There is, indeed, an element of political skullduggery involved in the government’s action. Many observers believe if the courts knock down the decision, the Fadnavis government can say they cannot be blamed for not trying. Moreover, the BJP  is attempting to tell the Marathas that the BJP tried to do for them what their own people did not. Meaning, the Congress-NCP, which is full of Marathas and has had many chief minister's from the community.

They did not even care to ensure legal sanctity for  their decision by setting up an ordinary committee under a mere cabinet minister whereas the BJP, known as a party of Brahmins, have given their decision a legal framework by asking the MSBCC to examine the demand.

Of course, the BJP hopes that the substantial Maratha vote (30%) will be theirs for asking when time comes, at the upcoming elections but, according to Professor Sudhir Gavhane, formerly of the Babasaheb Ambedkar Marathwada University in Aurangabad, and currently on the advisory council of the People's University at Bhopal, that is no iron cast guarantee for voter attraction.

“After all, the previous regime did give the same reservations in the same proportion. Yet the Marathas voted overwhelmingly against the Congress-NCP in 2014 for various reasons.

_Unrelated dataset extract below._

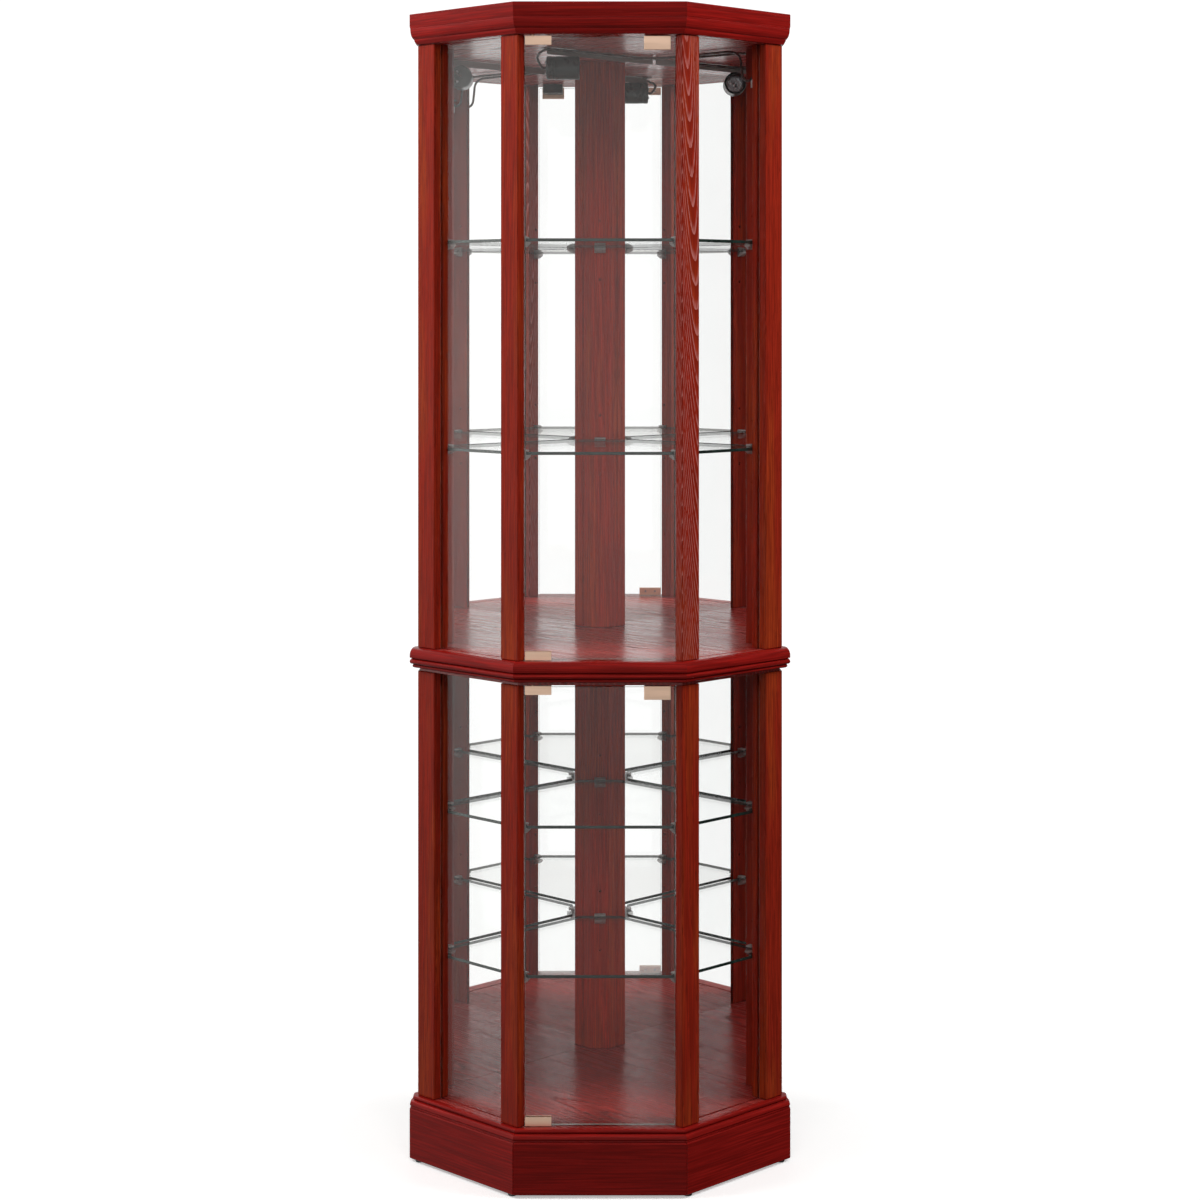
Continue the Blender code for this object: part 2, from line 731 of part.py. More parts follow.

Not to say they will vote against the Congress-NCP  again but their vote cannot be taken for granted by the BJP  either.”

However, apart from the attempt to capture the Maratha vote in Maharashtra, the move could also open a Pandora's Box for the BJP at the Centre, with the Patels in Gujarat, Gujjars in Rajasthan and Jats in Haryana, similarly privileged but now poorer and partially agrarian and ruling communities, all demanding reservations on the same grounds.

Marathas often quote the Tamil Nadu precedent to buttress their argument in favour of reservations beyond the 50% decreed by the Supreme Court (Maharashtra already has 52%). Tamil Nadu gives 69% reservations but, unlike in Maharashtra and other states, its politics is almost entirely anti-upper caste with the backward classes pivotal to electoral victories to all political parties. The BJP, however, cannot afford to antagonise its substantial upper caste vote by carving more out of their share for other communities who may not necessarily be deprived, both socially and economically, as Dalits and OBCs are.

So the move by the Maharashtra government is a shot in the dark. If it passes judicial scrutiny, the BJP could be laughing all the way to the vote bank. If not, it could fall on and be impaled on its own double-edged sword.